Sometimes, I have to replenish the Dianthus.

* April 12, 2011

Zinnia Garden in 1950
I guess I can call this my garden-afterall, I'm standing in front of it!
My mother LOVES Zinnias and always planted them at home.
She shot this picture of me in September of 1950 when I was just a few months shy of 2 years old.

Periwinkles and Canna in the fall of 1997
See the little girl statue talking on the phone!

Mom's Pink "surprise daylillies" come back every year

When Karo and I were dating, he built this arbor in my backyard using the headboard of a twin bed for the top, and lumber for the climbing ladder. This was in the spring of 1998 and we planted some "Carolina Jasmine" at the base of each ladder.

And when we got married on September 20, 2000, I bought some pots of mums, covered them with colored tissue paper and ribbon to decorate around the arbor.  The Jasmine had by then grown to about 4 1/2 feet.  Our neighbor Lee came over and took our wedding picture.  The arbor looks like it is leaning some, but maybe Lee was leaning when she took the picture-ha-ha!  And my dress is way too short!  But, we love the picture.

My son brought this Yucca back from a trip to Arkansas in 1990-we moved it from our former house, transplanted it, and look how large it got!  I garnished it with Stella D'Oro Lillies and "Sweet Allysum".  

Can you see the terra cotta sun watching over the "Elephant Ears" that hover over more "Periwinkles" and St. Francis, as he hides amongst the canna?

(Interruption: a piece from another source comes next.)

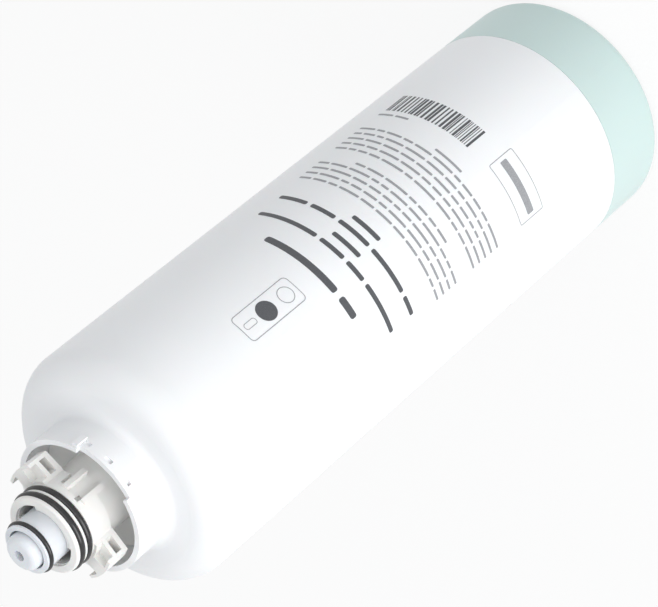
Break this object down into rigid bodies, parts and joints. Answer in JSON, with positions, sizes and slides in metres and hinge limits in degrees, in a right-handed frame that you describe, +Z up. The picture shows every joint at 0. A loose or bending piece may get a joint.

Gnome Garden ~ October 2005
This was fun!  An odd-shaped bed around a tree (I don't know what kind of tree).  I can't keep "airplane plants" alive in hanging baskets, so I plant them in the ground-and they come back every year!  When they make the little parachutes, I just stick them in the ground and they grow for me, thus creating more plants.  These airplane plants adorn the small birdbath.  There are red and white "Begonias" and some kind of purple jew that was given to me in just pieces grows up and around the trunk of the tree.  Around to the right of the picture are a couple more Gnomes and more begonias.